Arkansas Voters Approve Minimum Wage Hike

Employers will have to pay at least $11 per hour by 2021.
Rachelle Tracy signs a petition in downtown Little Rock, Arkansas, from canvasser Cynthia Ford in favor of putting a minimum wage hike proposal on the ballot. It passed Tuesday.
Rachelle Tracy signs a petition in downtown Little Rock, Arkansas, from canvasser Cynthia Ford in favor of putting a minimum wage hike proposal on the ballot. It passed Tuesday.
Andrew DeMillo/ASSOCIATED PRESS

The lowest earners in Arkansas will see higher hourly pay next year thanks to a ballot initiative passed by voters Tuesday.

Arkansans approved a proposal known as Issue 5 that will gradually hike the state’s minimum wage from its current rate of $8.50 to $11 per hour. The rate will increase first to $9 on Jan. 1, then to $10 in 2020 and finally to $11 in 2021.

The main group supporting the measure, Arkansans for a Fair Wage, estimates that the higher minimum wage will affect 300,000 workers in the state.

By passing the initiative, Arkansas joins a long list of states that are increasing the wage floor in lieu of congressional action. Most states now require employers to pay higher minimum wages than the federal level of $7.25, which is set by Congress and the president; that minimum hasn’t changed since 2009.

Voters in Missouri approved a minimum wage hike of their own on Tuesday, passing a ballot measure raising it to $12 by 2023.

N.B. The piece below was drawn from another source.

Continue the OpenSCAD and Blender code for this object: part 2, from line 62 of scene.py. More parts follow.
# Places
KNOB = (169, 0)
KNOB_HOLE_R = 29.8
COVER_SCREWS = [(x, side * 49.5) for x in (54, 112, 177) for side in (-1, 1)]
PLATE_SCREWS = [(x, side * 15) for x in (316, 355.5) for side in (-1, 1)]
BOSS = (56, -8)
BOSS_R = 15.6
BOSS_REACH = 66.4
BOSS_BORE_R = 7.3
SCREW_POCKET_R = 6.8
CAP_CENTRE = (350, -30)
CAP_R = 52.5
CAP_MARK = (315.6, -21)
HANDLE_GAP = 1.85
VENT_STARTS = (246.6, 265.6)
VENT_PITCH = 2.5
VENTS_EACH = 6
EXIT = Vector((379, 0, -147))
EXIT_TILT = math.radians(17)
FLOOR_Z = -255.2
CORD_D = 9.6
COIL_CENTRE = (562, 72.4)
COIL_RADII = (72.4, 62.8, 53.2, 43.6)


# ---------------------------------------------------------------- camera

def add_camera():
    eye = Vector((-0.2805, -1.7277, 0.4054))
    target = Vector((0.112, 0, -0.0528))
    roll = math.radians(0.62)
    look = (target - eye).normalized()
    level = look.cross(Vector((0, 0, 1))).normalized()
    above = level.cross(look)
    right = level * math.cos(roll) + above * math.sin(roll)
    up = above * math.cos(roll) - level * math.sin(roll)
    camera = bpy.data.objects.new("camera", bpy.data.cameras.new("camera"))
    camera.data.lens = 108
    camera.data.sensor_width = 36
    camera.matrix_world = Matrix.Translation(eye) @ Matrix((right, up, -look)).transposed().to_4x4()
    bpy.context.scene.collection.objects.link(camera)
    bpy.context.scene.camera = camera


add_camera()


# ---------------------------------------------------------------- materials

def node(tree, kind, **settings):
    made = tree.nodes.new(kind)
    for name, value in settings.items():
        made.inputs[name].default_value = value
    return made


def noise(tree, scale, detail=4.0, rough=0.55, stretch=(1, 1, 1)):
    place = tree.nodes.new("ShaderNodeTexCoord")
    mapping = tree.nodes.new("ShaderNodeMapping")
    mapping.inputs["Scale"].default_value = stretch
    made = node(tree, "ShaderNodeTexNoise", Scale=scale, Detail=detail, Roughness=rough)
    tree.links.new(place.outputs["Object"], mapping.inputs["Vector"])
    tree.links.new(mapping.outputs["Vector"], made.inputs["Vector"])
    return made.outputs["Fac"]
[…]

The last time Arkansas passed a minimum wage raise was 2014, when voters overwhelmingly approved a measure putting it on a trajectory to $8.50.

Such referendums have proven extremely popular with voters, even in red states like Arkansas. Republicans control both chambers of the Arkansas statehouse and occupy the governor’s mansion. In general, GOP lawmakers have opposed increases through legislation, both at the state level and in Washington.

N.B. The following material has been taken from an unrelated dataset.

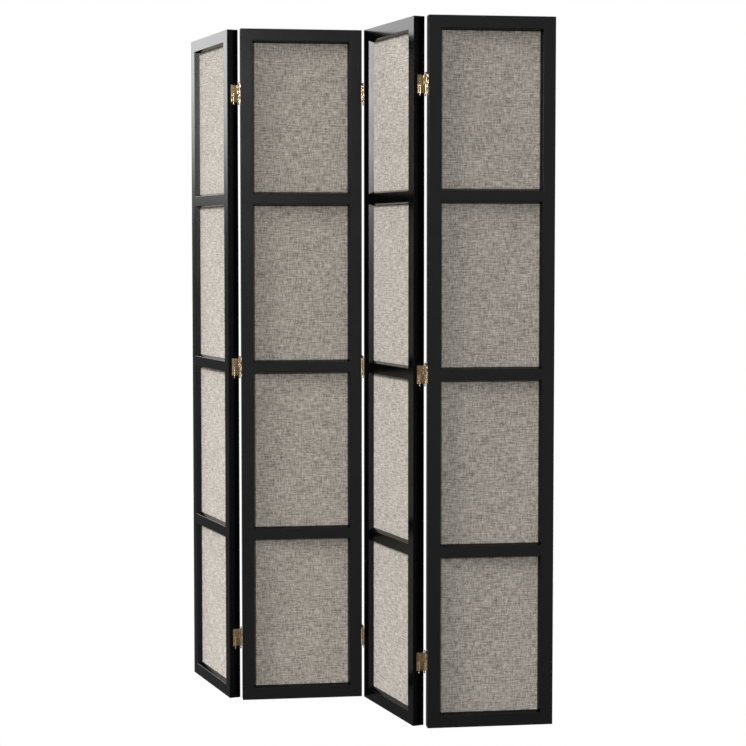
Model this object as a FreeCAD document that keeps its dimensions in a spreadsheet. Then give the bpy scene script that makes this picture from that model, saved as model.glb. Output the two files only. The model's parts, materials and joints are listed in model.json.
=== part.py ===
import FreeCAD, Part
import os
import re

# A free-standing folding screen: four framed panels in a zigzag, joined at three folds by
# split double-action hinges. Millimetres and degrees, +Z up. The origin is on the floor, in
# the middle of the zigzag, and X runs along it.
#
# A panel is modelled once, in its own frame: x runs from its left edge to its right edge,
# y from its front face to its back face, z from the floor up. A hinge is modelled once, in
# its own frame: z runs along its main pins, the panels lie along x, and +y points out of the
# faces that meet when the fold is closed.

doc = FreeCAD.newDocument("folding_screen")
sheet = doc.addObject("Spreadsheet::Sheet", "sizes")

DRIVING = {
    "panel_height": 1800.0,
    "panel_width": 324.0,
    "panel_thickness": 30.0,
    "zigzag_angle": 37.15,       # each panel's angle to the row
    "stile_width": 32.5,
    "end_rail_height": 32.0,
    "mid_rail_height": 28.5,
    "edge_radius": 1.0,
    "groove_depth": 6.0,
    "tenon_thickness": 10.0,
    "tenon_end_wall": 17.0,      # wood left between a tenon's end and the stile's outer edge
    "tenon_gap": 0.5,            # between a tenon and the corner of the board beside it
    "joint_fit": 0.1,            # round a tenon in its mortise, and each side of a board
    "board_thickness": 2.0,
    "board_edge_fit": 0.3,       # between a board's edge and the bottom of its groove
    "linen_thickness": 0.6,
    "linen_edge_fit": 0.3,       # between a piece of linen and the walls of its opening
    "bead_width": 4.75,          # what a bead covers of the linen
    "hinge_height": 46.0,
    "bottom_hinge_centre": 165.0,   # above the floor
    "top_hinge_centre": 169.5,      # below the panel's top
    "leaf_width": 20.0,
    "leaf_thickness": 1.5,
    "leaf_fit": 0.05,
    "link_thickness": 1.6,
    "pin_spacing": 15.0,         # between a hinge's two rows of pins
    "pin_proud": 1.0,            # main pins' axis outside the face
    "pin_radius": 1.5,
    "pin_fit": 0.05,
    "knuckle_radius": 2.9,
    "knuckle_clearance": 0.2,    # between a knuckle and the stiles' edges
    "knuckle_gap": 0.3,
    "ball_radius": 2.0,
    "ball_rise": 7.5,            # ball's far end beyond the knuckles
    "screw_length": 14.0,
    "screw_radius": 1.3,
    "screw_head_radius": 2.6,
    "screw_head_depth": 1.3,
    "screw_fit": 0.05,
    "screw_slot_width": 0.7,
    "screw_slot_depth": 0.5,
    "screw_spacing": 23.0,
}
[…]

But statewide ballot measures have given worker advocates an end-run around legislation to hike the minimum wage. In addition to Arkansas, Missouri considered a referendum on election day that would raise the state minimum wage from $7.85 to $12 by 2023. Back in 2014 four states approved minimum wage ballot measures followed soon after by four others in 2016.

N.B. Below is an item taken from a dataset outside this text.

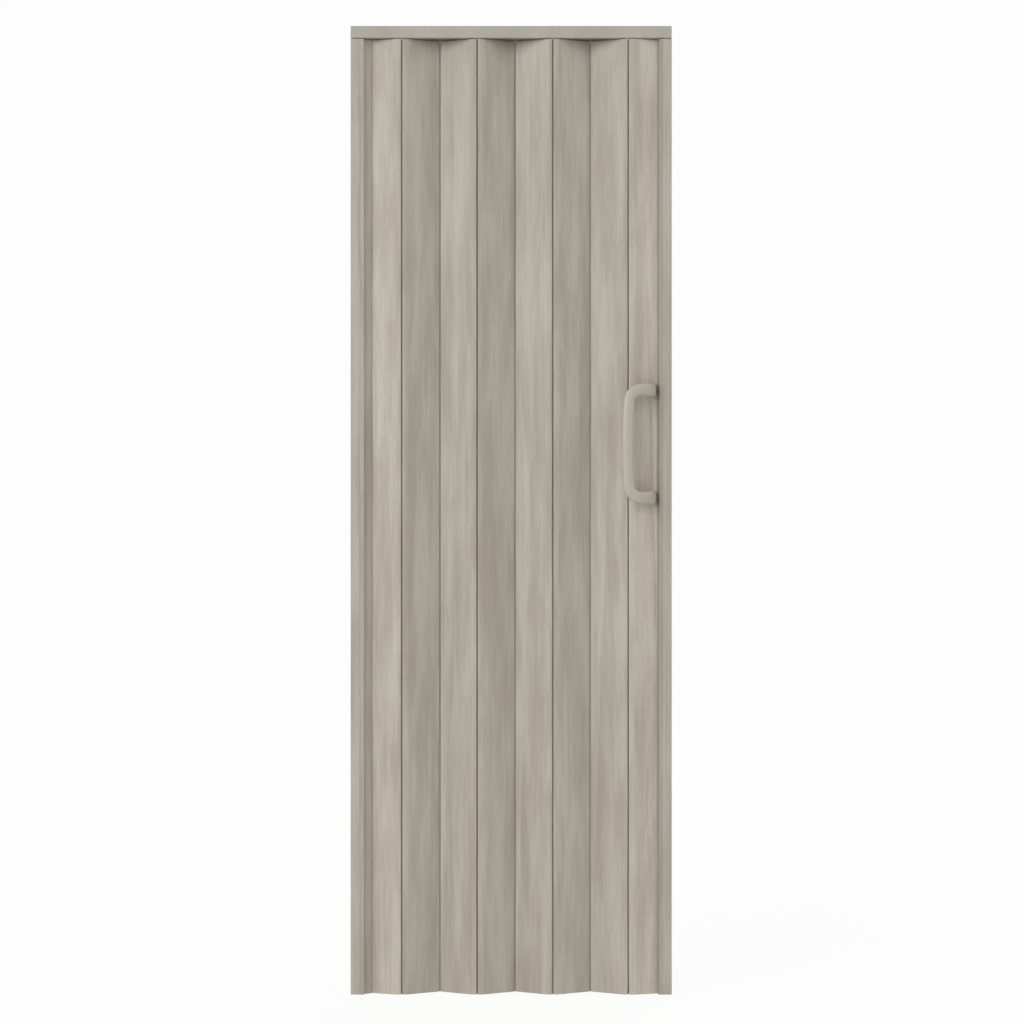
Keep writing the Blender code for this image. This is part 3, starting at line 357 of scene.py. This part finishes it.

Labor unions and other progressive groups pushing for higher wage have funded a lot of those groups. Arkansans for a Fair Wage took in more than $1.4 million in contributions, the bulk of that money from the D.C.-based Sixteen Thirty Fund.

Critics of the Arkansas proposal, including the state chamber of commerce, sued in an effort to stop the measure before it could go before voters, saying that some of the signatures used to get it on the ballot were invalid. The state Supreme Court unanimously rejected that claim in October.

The chamber argued that the wage hike would raise prices on consumers and force business owners to cut workers’ hours.